As in the last post, I see the theme of "words matter" throughout this trip. 

The President's words matter.
Words printed on a water bottle matter.
Activities provide opportunities to share words that matter.
Everyone's words matter.
Words in the Bible  matter.
Words shouted on a mountain matter. 
Even in the most physically scary times, it's words that really matter.
Sometimes it's the very lack of words that matters.
Kids have a good idea of the words that matter.
Words spoken to God always matter.
Words about a place that has hope matter.
Words about a God that is hope matter.
Our choir director is always showing us that words matter.
Words, however delivered, matter.
Unique awards are words that matter.
When words can be soaked into your head, they must matter.

John 1:1 states that "In the beginning was the Word, and the Word was with God, and the Word was God."

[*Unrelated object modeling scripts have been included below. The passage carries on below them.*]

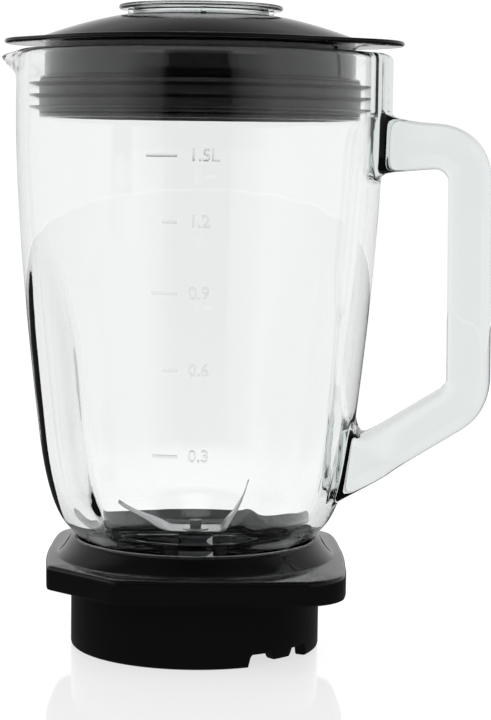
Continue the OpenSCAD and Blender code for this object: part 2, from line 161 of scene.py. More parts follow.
# Outside and inside lines, from the neck's foot up: neck, shoulder, hip, long taper, mouth
outer_r = reader(
    rounded_line([(neck_r, 10), (neck_r, 37), (50.4, 47.4)], [3.0])[:-1]
    + bend_line((49.6, 46.7), (56.9, 55.2), (60, 82), 12)
    + bend_line((60, 82), (jug_r, 158), (jug_r, 200), 16)[1:]
    + [(jug_r, 240)]
)
inner_r = reader(
    rounded_line([(35, 10), (35, 38), (46.5, 50.2)], [3.0])[:-1]
    + bend_line((46.0, 49.8), (52.4, 57.5), (55.5, 82), 12)
    + bend_line((55.5, 82), (jug_r - wall, 158), (jug_r - wall, 200), 16)[1:]
    + [(jug_r - wall, 240)]
)


def fluted(base, turn, z):
    """The wall's radius with the four flutes pressed in: shallow hollows with round tops."""
    away = min(abs(math.remainder(turn - f, math.tau)) for f in flute_turns)
    across = away * base / flute_half
    above = max(0.0, z - flute_taper_z) / (flute_top_z - flute_taper_z)
    return base - flute_deep * smooth(44, 62, z) * max(0.0, 1 - across**2 - above**2) ** 1.5


def spout_share(turn):
    """How much of the spout's reach there is at an angle: all of it at the middle, soft sides."""
    away = abs(math.remainder(turn - math.pi, math.tau))
    return math.exp(-((away / math.radians(11.5)) ** 2.6))


def mouth_shift(turn, z):
    """How far the wall leans out into the spout."""
    return spout_share(turn) * spout_reach * smooth(214.5, 223.5, z)


def strap_shift(turn, z):
    """The band that thickens the outside between the rim and the handle."""
    away = abs(math.remainder(turn, math.tau))
    return strap_t * (1 - smooth(math.radians(8.5), math.radians(12.5), away)) * smooth(180, 186, z)


def thread_shift(turn, z):
    """The neck's screw ridge: one turn of a right-hand helix, fading out at both ends."""
    turn %= math.tau
    best = 0.0
    for lap in (0, 1):
        along = turn + lap * math.tau
        if along <= math.tau * 1.02:
            off = abs(z - (26 + thread_pitch * along / math.tau))
            fade = min(smooth(0, 0.25, along), 1 - smooth(math.tau * 0.97, math.tau * 1.02, along))
            best = max(best, ridge_depth * fade * (1 - smooth(0.8, 1.7, off)))
    return best


def outside(turn, z):
    """The outer face's radius, with everything that is pressed into it or stands on it."""
    base = fluted(outer_r(z), turn, z)
    return base + mouth_shift(turn, z) + strap_shift(turn, z) + thread_shift(turn, z)


def inside(turn, z):
    """The inner face's radius, which follows the flutes and the spout only."""
    return fluted(inner_r(z), turn, z) + mouth_shift(turn, z)


def spread(low, high, count):
    """Even steps from low up to, but not with, high."""
    return [low + (high - low) * i / count for i in range(count)]


jug_steps = 192
# the two openings in the mesh where the handle's bar grows out of the wall
patch_half = 5
patch_rows = 8
outer_z = (
    spread(neck_low_z, 37, 16)
    + spread(37, 57.5, 14)
    + spread(57.5, 87.5, patch_rows)
    + spread(87.5, 181.5, 32)
    + spread(181.5, 202, patch_rows)
    + spread(202, rim_z - lip_half, 11)
)
low_patch = 30
high_patch = low_patch + patch_rows + 32
inner_z = (
    spread(rim_z - lip_half, 202, 10)
    + spread(202, 60, 40)
    + spread(60, 38, 14)
    + spread(38, neck_low_z, 8)
    + [neck_low_z]
)
jug_verts = []
jug_turns = [math.tau * i / jug_steps for i in range(jug_steps)]
for z in outer_z:
    for turn in jug_turns:
        r = outside(turn, z)
        jug_verts.append((r * math.cos(turn), r * math.sin(turn), z))
rim_steps = 9
for k in range(rim_steps):
    swing = math.pi * k / (rim_steps - 1)
    for turn in jug_turns:
        low = rim_z - lip_half
        out_r, in_r = outside(turn, low), inside(turn, low)
        r = (out_r + in_r) / 2 + (out_r - in_r) / 2 * math.cos(swing)
        lift = lip_half * math.sin(swing)
        lift -= lip_dip * spout_share(turn) * math.sin(swing / 2) ** 0.5
        jug_verts.append((r * math.cos(turn), r * math.sin(turn), low + lift))
for z in inner_z[1:]:
    for turn in jug_turns:
        r = inside(turn, z)
        jug_verts.append((r * math.cos(turn), r * math.sin(turn), z))
jug_rows = len(jug_verts) // jug_steps


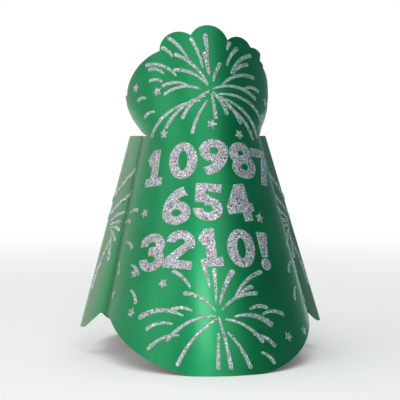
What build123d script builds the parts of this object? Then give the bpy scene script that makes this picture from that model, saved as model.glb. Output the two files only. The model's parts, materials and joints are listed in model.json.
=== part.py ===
from build123d import *
import math
import os

os.makedirs("parts", exist_ok=True)

# A cone party hat made of foil-faced card. It packs flat on two side creases and is
# pushed open by the head, so its front and back bulge and an ear stands out along each
# crease. Millimetres, +Z up, the front faces -Y, and the hem rests on z = 0.

# Driving sizes of the opened card, taken on its outer face at the height of the notches.
dome_radius = 74.0         # the rounded front and the rounded back
dome_half_angle = 92.0     # half of the arc that each rounded side covers
valley_radius = 6.4        # the hollow between a rounded side and an ear
ear_width = 14.0           # from a rounded side's widest point out to its crease
ear_reach = dome_radius + ear_width
crease_depth = 19.0        # the creases behind the centre of the front arc
notch_height = 30.0        # the hem beside the ears, above the table
ear_drop = 11.0            # how far each ear's tip hangs below the notches
apex_height = 344.0        # the point where the straight lines of the cone would meet
apex_depth = 58.0          # how far that point lies behind the centre of the front arc
top_edge_height = 159.0    # the cut top edge of the ears and of the back
hem_flat_margin = 4.0      # depth of hem, front and back, before it starts to climb
hem_slope_run = 67.0       # depth over which the hem climbs to the notches
hem_blend_radius = 12.0    # rounds the start of the climb
notch_blend_radius = 10.0

# The crest is the front card that stands up above the top edge.
# Its stations are (rise above that edge, gain in radius of the curved card).
crest_stations = [(0.0, 0.0), (6.0, 2.8), (12.0, 6.4), (20.0, 9.8), (30.0, 12.0), (52.0, 13.6), (90.0, 18.0)]
crest_cheek_share = 0.8        # radius of its two round cheeks, as a share of the neck's radius
crest_cheek_offset = 20.0
crest_cheek_shift = 1.0        # the outline's middle, to the right of the hat's
crest_cheek_rise = 30.0        # their centres above the top edge; the card is uncut below them
crest_lobes = [(-18.0, 62.5, 14.0), (3.5, 66.5, 15.0), (26.0, 61.5, 12.0), (38.0, 55.0, 11.0)]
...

I see that this trip was about words sung, words spoken, words written, and, most of all, the Word from whom everything else comes~


tinuviel said...

Wow! That trip was full of ministry, and not just musical. Good for you for climbing the rock mountain and praying aloud twice!! Thank you so much for recording your perspective on your journey here. Your words matter, friend. :)

(Glad with you that the Mary Poppins theory wasn't tested.)

Megan said...

Thank you for your words of encouragement!